--- start ---

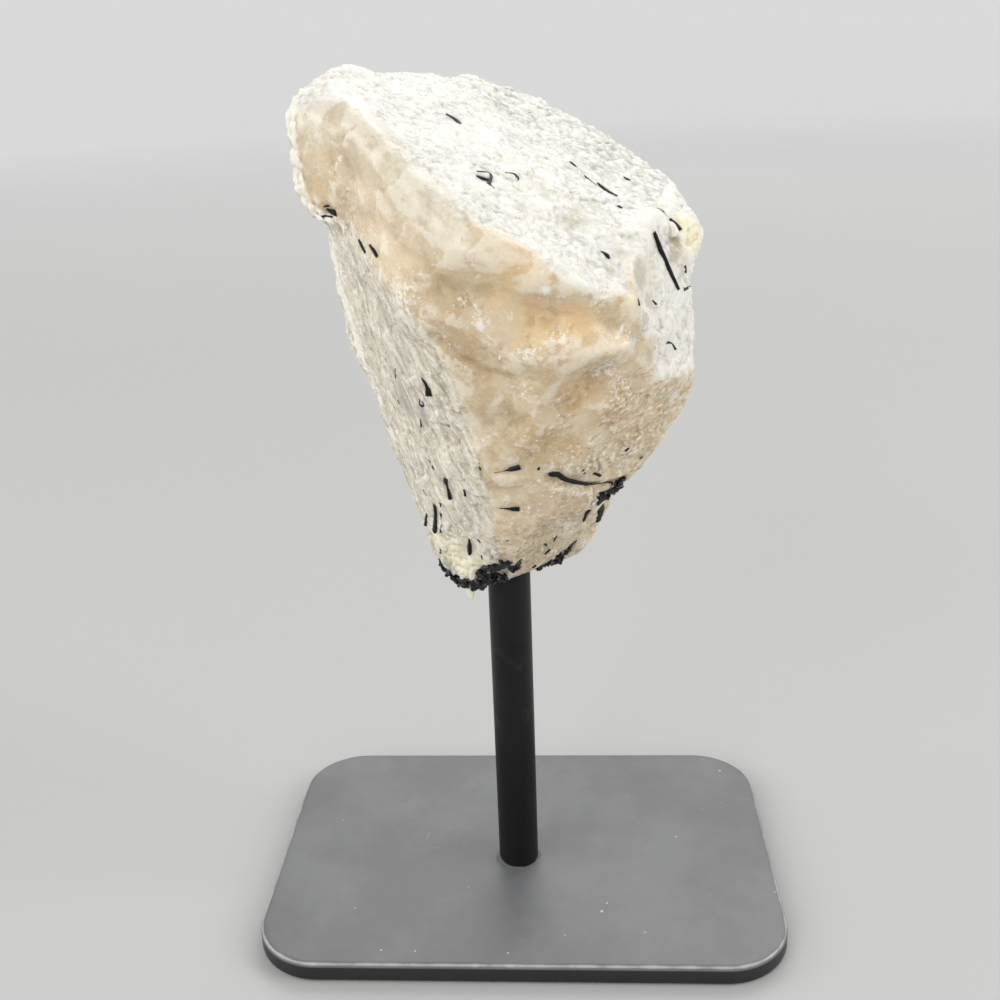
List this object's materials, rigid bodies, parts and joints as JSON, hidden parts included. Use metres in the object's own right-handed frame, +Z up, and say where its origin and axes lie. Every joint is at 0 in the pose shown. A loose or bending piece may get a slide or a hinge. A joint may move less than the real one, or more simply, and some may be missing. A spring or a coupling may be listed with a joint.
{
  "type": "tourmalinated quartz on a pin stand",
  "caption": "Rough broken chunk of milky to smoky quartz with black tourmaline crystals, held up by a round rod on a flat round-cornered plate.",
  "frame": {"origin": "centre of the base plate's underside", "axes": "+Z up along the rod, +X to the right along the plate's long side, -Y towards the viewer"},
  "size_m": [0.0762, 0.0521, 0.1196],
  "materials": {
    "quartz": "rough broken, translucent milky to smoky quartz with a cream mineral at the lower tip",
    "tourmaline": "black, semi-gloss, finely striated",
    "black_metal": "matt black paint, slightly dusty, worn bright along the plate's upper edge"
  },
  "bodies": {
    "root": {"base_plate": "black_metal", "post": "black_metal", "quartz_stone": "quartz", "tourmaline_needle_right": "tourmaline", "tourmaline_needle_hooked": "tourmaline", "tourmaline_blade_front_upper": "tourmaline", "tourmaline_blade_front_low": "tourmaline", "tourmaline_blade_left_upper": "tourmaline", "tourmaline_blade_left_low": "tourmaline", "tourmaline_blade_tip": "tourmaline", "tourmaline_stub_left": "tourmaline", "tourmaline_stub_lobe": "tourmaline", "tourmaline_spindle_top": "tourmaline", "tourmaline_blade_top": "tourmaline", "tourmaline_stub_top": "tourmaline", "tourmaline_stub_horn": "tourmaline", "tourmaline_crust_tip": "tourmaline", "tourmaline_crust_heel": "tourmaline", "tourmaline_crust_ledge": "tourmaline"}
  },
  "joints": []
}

--- end ---

- [YOUR TASK]
Within the listing, how many lines hold the word "axes"? Only the number is to be given.

- [SOLUTION TO THIS TASK]
2